The Battle's Brewing
Many Japanese had hoped that the DPJ's landmark electoral victory in 2009 would usher in an era of reform. On the campaign trail, the DPJ promised deep cuts in carbon emissions, feed-in tariffs to support renewable energy sources, and an end to vested interests' chokehold on policymaking.
But none of these have materialized. Vested interests, says Taro Kono, have so far succeeded in co-opting DPJ reformers.
"So the change of the government did not discontinue the policy; rather, it has enhanced [it]," he says. "It took the DPJ in the circle. So everyone's guilty and everyone has to admit their guiltiness, and, well, we have to start over."
Japan's reliance on nuclear energy has developed over a half-century-long search for energy independence. It has very few oil and coal resources, and most of its oil is imported from the Middle East.
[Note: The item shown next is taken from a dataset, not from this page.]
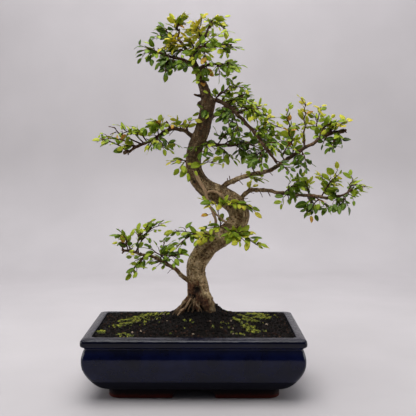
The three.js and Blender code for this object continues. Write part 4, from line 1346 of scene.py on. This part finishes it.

Japan's nuclear policies were heavily influenced both by the "Atoms for Peace" program under the Eisenhower administration as well as the 1973 oil crisis.
But DeWit says the current crisis could possibly cause a crucial split between the nuclear lobby and the industries whose factory lights have been dimmed.
He says he imagines the manufacturers saying: "Hey, you guys promised us cheap power. You said that renewables would be intermittent and costly and that's why we wouldn't use them, and you said that nuclear was the way we could have cheap, uninterrupted power. Well, that ain't happening. So maybe you guys were wrong."
DeWit says a battle is brewing over how Japan will rebuild its cities and power grids. And the forces of reform and the status quo, he says, are already gearing up to win that contest.